By John Filar Atwood
Staff Legal Bulletin 14I (the SLB) encourages, but does not require, a company’s board to provide analysis on shareholder proposals under paragraphs (i)(5) and (i)(7) of Rule 14a-8, according to Bill Hinman, director of the SEC’s Division of Corporation Finance. At Practising Law Institute’s securities regulation conference, he said that the staff would like to see a board’s analysis of whether a proposal is of transcending importance, but not all companies have to provide it.
The SLB includes guidance on the application of paragraph (i)(7), which is the ordinary business exclusion, and paragraph (i)(5), which permits exclusion of a proposal based upon its economic relevance to the company. For both provisions, the SLB requests that companies provide a discussion that reflects the board’s analysis of the particular policy issue raised in a shareholder proposal and its significance.
Hinman said that judgment calls about whether a proposal is so significant to a company’s business that it should not be excluded from the proxy are difficult for the staff to make. The SLB is designed to provide the staff with more information to improve its decision-making process.
Board analysis. Hinman encouraged boards to provide the requested analysis for proposals that fall under paragraphs (i)(5) and (i)(7) and assured that it would be carefully considered by the staff. Asked how much detail the staff would like to see in the board’s analysis, Hinman said that companies can decide for themselves how much information they feel is compelling. Companies should analyze the issue with their specific shareholder base in mind, he advised.
He believes that much of the board’s analysis will take place at the nominating committee and governance committee level. The staff would like to see if these committees have considered the issue in the proposal, and whether a company has met with the affected shareholders, he said. The analysis process may result in more companies working out issues with shareholders before they reach the proposal stage, in his opinion.
Ronald Mueller, a partner at Gibson, Dunn & Crutcher, said that he was initially surprised by the SLB’s request for board input on the shareholder proposal issues. However, he acknowledged that when deciding whether a proposal rises to the level of significance under (i)(7), no one is more qualified to weigh in than the board of directors.
Michele Anderson, a deputy director in the Division of Corporation Finance, reiterated Hinman’s advice that the board analysis is welcome, but not required. A company may be able to argue its point and persuade the staff without the board analysis, she noted. Mueller said that since the board analysis is not required, it should not be seen as an additional burden, but rather as an additional avenue to make the case that a proposal qualifies as ordinary business.
Anderson believes that the SLB breathes new life into paragraphs (i)(5) and (i)(7). She noted that paragraph (i)(5) was adopted in 1983, but has only rarely been used since 1985. In her view, the SLB will enable (i)(5) to be used as it was intended.

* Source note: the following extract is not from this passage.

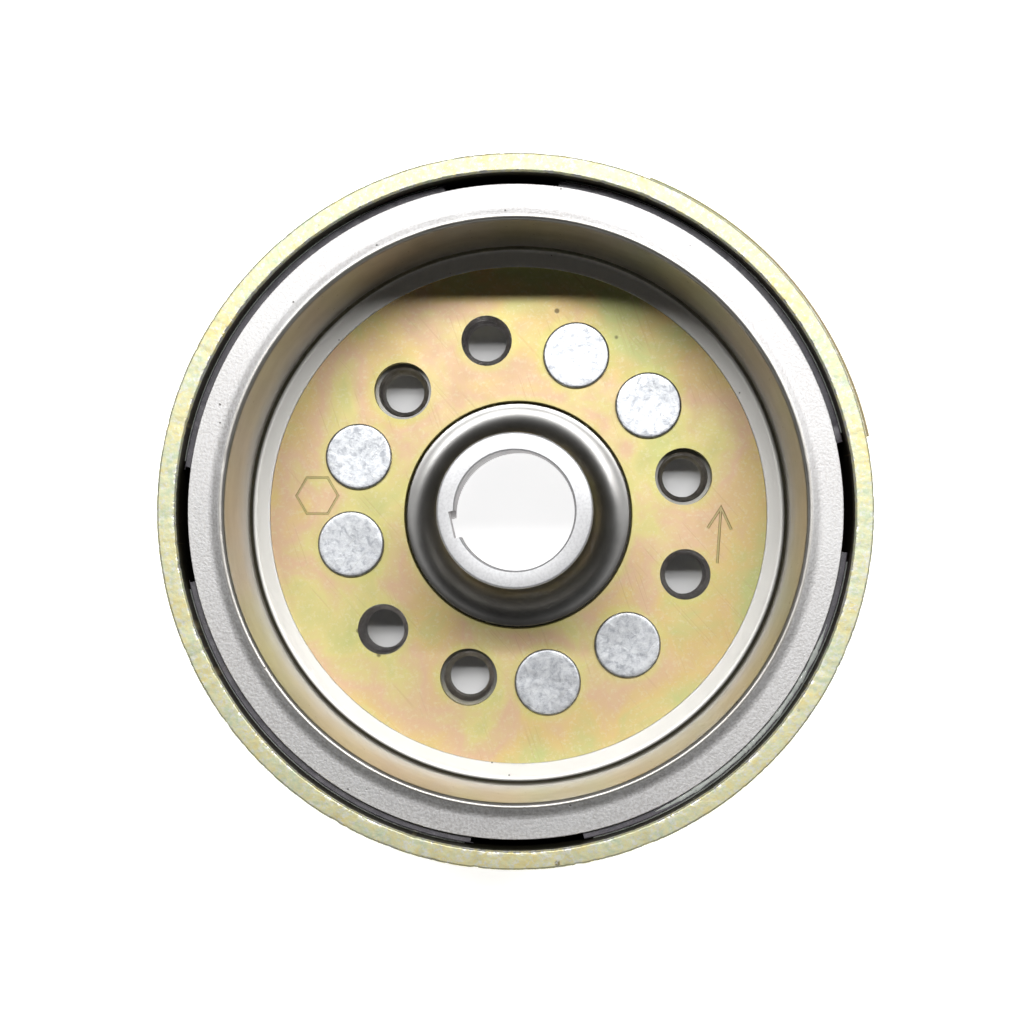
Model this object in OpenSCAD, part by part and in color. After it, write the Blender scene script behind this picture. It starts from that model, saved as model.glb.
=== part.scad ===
// Magneto flywheel rotor for a small engine.
// A plated steel cup holds four arc magnets behind a sheet-steel retainer.
// A forged hub is riveted to the cup's base and carries the crankshaft bore.
// The axis is +Z, the open side faces +Z, and z = 0 is the rear spigot face.
// All sizes are in millimetres and all angles run anticlockwise from +X.

/* [Cup] */
// Outside diameter of the cup
cup_d = 110; // [108:0.5:112]
// Thickness of the cup's side wall
cup_wall = 2.9; // [2.4:0.1:3]
// Depth from the rim to the top of the base
cup_depth = 36; // [34:0.5:42]
// Thickness of the cup's base
base_t = 3.5; // [3:0.1:4.5]
// Radius of the outside corner between base and wall
cup_corner_r = 6; // [4:0.5:8]
// Radius of the inside corner between base and wall
cup_inner_corner_r = 1.5; // [1:0.1:1.6]
// Chamfer on both edges of the rim
rim_chamfer = 0.35; // [0.1:0.05:0.5]

/* [Timing pad] */
// Middle angle of the raised timing pad
pad_angle = 40; // [0:1:359]
// Angle the pad covers
pad_span = 56; // [20:1:90]
// How far the pad stands out from the wall
pad_proud = 1.5; // [0.8:0.1:2]
// Height of the pad along the axis
pad_height = 11; // [6:0.5:14]
// Distance from the rim down to the pad
pad_drop = 7.5; // [4:0.5:10]
// Chamfer on the pad's long edges
pad_chamfer = 0.5; // [0.2:0.1:0.7]

/* [Magnets] */
// Angle of the first gap between magnets
gap_angle = 2.4; // [0:0.1:89]
// Angle covered by one magnet
magnet_span = 71.8; // [60:0.1:74]
// Radial thickness of one magnet
magnet_t = 6; // [5:0.1:6.2]
// Length of one magnet along the axis
magnet_length = 29.6; // [27:0.1:29.7]
// Distance from the rim down to the magnets
magnet_drop = 4.6; // [4.5:0.1:5.5]
// Chamfer on the magnet's outer end corners
magnet_chamfer = 1.2; // [0.4:0.1:2]
// Thickness of the adhesive behind a magnet
glue_t = 0.3; // [0.2:0.05:0.4]

/* [Magnet spacers] */
// Angle covered by each end tab of a spacer
tab_span = 4; // [3:0.1:6]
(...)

Proposals by proxy. On the issue of proposals by proxy, Hinman said that the staff has heard that issuers were not sure who they were dealing with when proposals are submitted by proxy. The SLB outlines four elements that would be useful in providing a more complete record in determining who the proponent is. The proposal will not necessarily be excludable if a company does not hit on all four elements, he said.
Hinman told Wolters Kluwer that the SLB was not issued as a response to the CHOICE Act, which calls for a prohibition on proposals by proxy. The staff was mindful of the CHOICE Act, he noted, but included the proposal-by-proxy guidance in the SLB simply to make more information available on who is submitting the proposal. He emphasized that the staff believes that proposals by proxy are acceptable.